The dependencies between snapshots and their origin prevent a lot of transfer.We need to delete a lot of destination targets to retransfer it.

– From January 11 until 12 13:00 UTC: The data transfer is ongoing.

– January 12 13:00 UTC: Manual transfer is done. 

– January 12 13:15 UTC: We launch an integrity check on the pool.

– January 12 20:25 UTC: Integrity check is ok.

– January 12 23:00 UTC: Everything is almost ready to bring the data online.We page infrastructure/hosting/customer care team to be ready for 07:00 UTC on January 13.

– January 13 07:00 UTC: We begin the procedure of bringing the data back online.

– January 13 08:30 UTC: Data are online.

– January 13 09:30 UTC: We start PAAS instances.

3. Postmortem : what happened?

We have ruled out human origin regarding logs and commands performed before the crash.

We have no clear explanation of the problem, only theories.

We think it may be due to a hardware problem linked to the server RAM.

We acknowledge the main problem was the duration.


1) Why was a storage unit down?

Due to a software or hardware crash leading to metadata corruption and a prolonged interruption of services.

2) Why was a storage unit down for so long?  

We were unable to import the pool.

3) Why was the import of the pool not possible?
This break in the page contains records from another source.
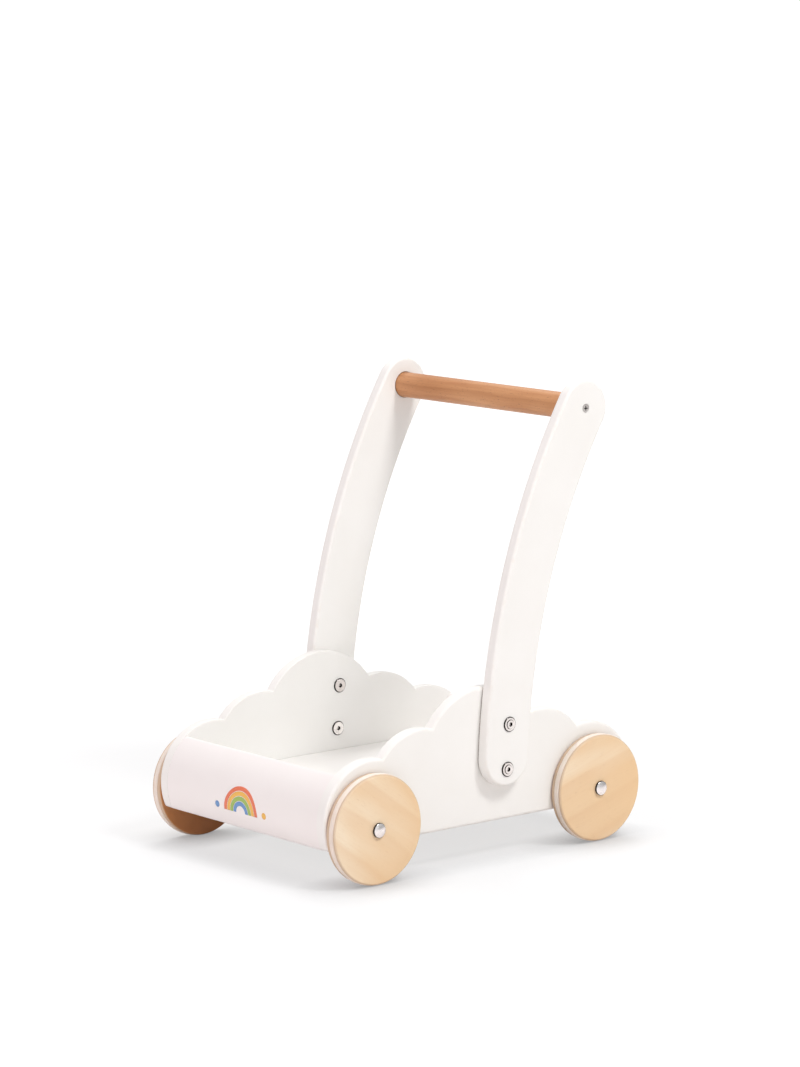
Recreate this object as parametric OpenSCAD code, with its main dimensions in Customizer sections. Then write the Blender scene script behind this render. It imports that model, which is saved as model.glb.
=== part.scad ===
// Baby walker: a toy wagon with cloud-shaped sides and four disc wheels, pushed by a
// round bar that two curved arms hold up behind its tray.
// The walker is pushed towards -Y, the bar is on the +Y side, the floor is Z = 0 and
// +X is the walker's left. The origin lies on the floor, midway between the axles.

/* [Wheels and axles] */
// Diameter of a wheel over its tyre
wheel_d = 105; // [98:1:112]
// Thickness of a wheel
wheel_t = 13; // [11:0.5:14]
// Width of the rubber tyre
tyre_w = 6.2; // [4:0.2:7]
// Distance between the two axles
wheelbase = 276; // [250:1:290]
// Diameter of an axle rod
axle_d = 8; // [6:0.5:8]
// Gap between a wheel and the side panel next to it
wheel_gap = 1; // [0.8:0.1:2]

/* [Tray] */
// Width of the tray between the side panels
tray_w = 232; // [200:1:260]
// Thickness of the wooden panels
board_t = 12; // [11:0.5:14]
// Height of the tray floor's upper face above the ground
tray_floor_h = 66; // [65:0.5:68]
// Thickness of the tray floor
floor_t = 6; // [5:0.5:6]
// Height of the panels' lower edge above the ground
panel_bottom_h = 36; // [32:1:40]
// Angle above the horizontal at which the curved end panels stop
end_panel_top_angle = 55; // [50:1:60]

/* [Cloud outline] */
// Radius of the lobe round each end
end_lobe_r = 56; // [55:0.5:58]
// Radius of the lobes between the ends and the crown
shoulder_lobe_r = 57.5; // [55:0.5:60]
// Distance of a shoulder lobe's centre from the middle
shoulder_lobe_y = 75; // [70:1:80]
// Height of the top of a shoulder lobe above the ground
shoulder_top_h = 137; // [132:1:142]
// Radius of the crown lobe
crown_lobe_r = 73; // [68:1:78]
// Height of the top of the crown lobe above the ground
crown_top_h = 167.5; // [160:0.5:175]

/* [Handle] */
// Diameter of the handle bar
bar_d = 25; // [22:1:28]
// Height of the handle bar's axis above the ground
bar_h = 423; // [400:1:440]
// Distance of the handle bar's axis behind the middle of the walker
bar_y = 119.5; // [100:0.5:130]
// Width of an arm
arm_w = 54; // [48:1:58]
// Thickness of an arm
arm_t = 13; // [11:0.5:15]
// Radius of the arms' bend, on their centre line
arm_bend_r = 686; // [500:1:900]
// Heights of the two bolts that hold an arm
bolt_heights = [87.5, 130.5]; // [85:0.5:135]

/* [Hidden] */

$fn = 96;
large_arc_fn = 720;
past = 1;               // how far a cutter runs past the face it opens

left = 1;
right = -1;
front = -1;
rear = 1;

paint_white = [0.95, 0.94, 0.92];
maple = [0.91, 0.79, 0.62];
beech = [0.78, 0.56, 0.39];
rubber_cream = [0.95, 0.91, 0.84];
steel = [0.75, 0.75, 0.76];

// Fits
running_fit = 0.05;     // radial play of a wheel on its axle
snug_fit = 0.02;        // radial play of parts that are pressed or glued
bolt_fit = 0.1;         // radial play of the nuts' barrels in the wood

// Heights and places along X
wheel_r = wheel_d / 2;
axle_h = wheel_r;
axle_y = wheelbase / 2;
panel_inner_x = tray_w / 2;
panel_outer_x = panel_inner_x + board_t;
wheel_inner_x = panel_outer_x + wheel_gap;
wheel_outer_x = wheel_inner_x + wheel_t;
arm_outer_x = panel_outer_x + arm_t;

// Wheels
axle_r = axle_d / 2;
tyre_depth = 3.4;
tyre_lift = 0.7;        // the tyre stands this proud of the wood
tyre_edge = 0.7;
rim_r = wheel_r - tyre_lift;
groove_r = wheel_r - tyre_depth;
groove_start = 0.62 * (wheel_t - tyre_w);
groove_end = groove_start + tyre_w;
inner_chamfer = 0.8;
outer_chamfer = 1.4;
washer_r = 9;
washer_play = 0.1;
cap_r = 7;
cap_h = 3.6;
cap_dome_r = 13.8;
cap_bore_depth = 2;
cap_gap = 0.3;

// Curved end panels, concentric with the side panels' end lobes
end_lobe_y = axle_y - 3.5;
end_lobe_h = axle_h + 7.7;
end_panel_inset = 0.5;
end_panel_outer_r = end_lobe_r - end_panel_inset;
end_panel_inner_r = end_panel_outer_r - board_t;
panel_play = 0.1;

// Tray floor: its lower half is a tongue that sits in grooves in the four panels
groove_depth = 4;
tongue_t = floor_t - 2;
tongue_play = 0.2;
floor_bottom_h = tray_floor_h - floor_t;
floor_edge_play = 0.3;
liner_t = 2.2;          // something this thick can lie flat on the floor

// Dowels that join the end panels to the side panels
dowel_r = 3;
dowel_in_side = 8;
dowel_in_end = 20;
dowel_angles = [-14, 21, 43];
dowel_ring_r = end_panel_outer_r - board_t / 2;

// Arms: an arc through the foot and the bar, with round ends
foot = [20.5, 98];
bar = [bar_y, bar_h];
arm_chord = bar - foot;
arm_centre = (foot + bar) / 2
    + [arm_chord.y, -arm_chord.x] / norm(arm_chord) * sqrt(pow(arm_bend_r, 2) - pow(norm(arm_chord) / 2, 2));
function arm_line_y(h) = arm_centre.x - sqrt(pow(arm_bend_r, 2) - pow(h - arm_centre.y, 2));
lower_bolt = [arm_line_y(bolt_heights[0]), bolt_heights[0]];
upper_bolt = [arm_line_y(bolt_heights[1]), bolt_heights[1]];

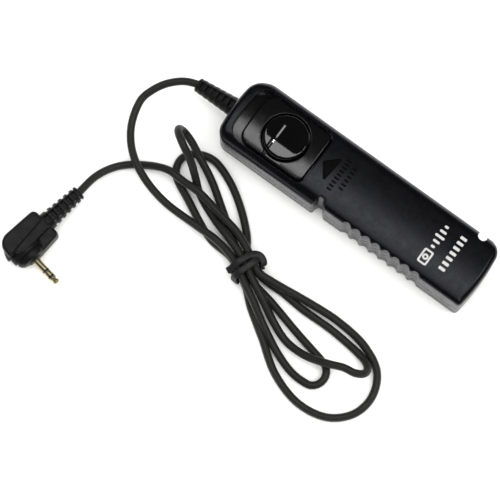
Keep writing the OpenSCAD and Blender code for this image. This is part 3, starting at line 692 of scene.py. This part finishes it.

Due to a metadata corruption. The procedure to recover the data was not possible in a short period of time.

4) Why was the import not possible in a short period of time? 

The version of zfs we are using on this filer did not have the option to avoid a full scan of the pool implemented. And for safety reasons, we chose to duplicate the data.

5) Why was this option not implemented?

This option is not available on this version of zfs.

6) Why is the version of zfs on this filer too old? 

Because the unit is part of the last batch of filers to be migrated to a newer version.

Mid-term corrective actions plan:

  • Upgrade the ZFS version of the remaining storage units as planned during the year 2020.
  • Accurately document the data recovery procedure in case of metadata corruption.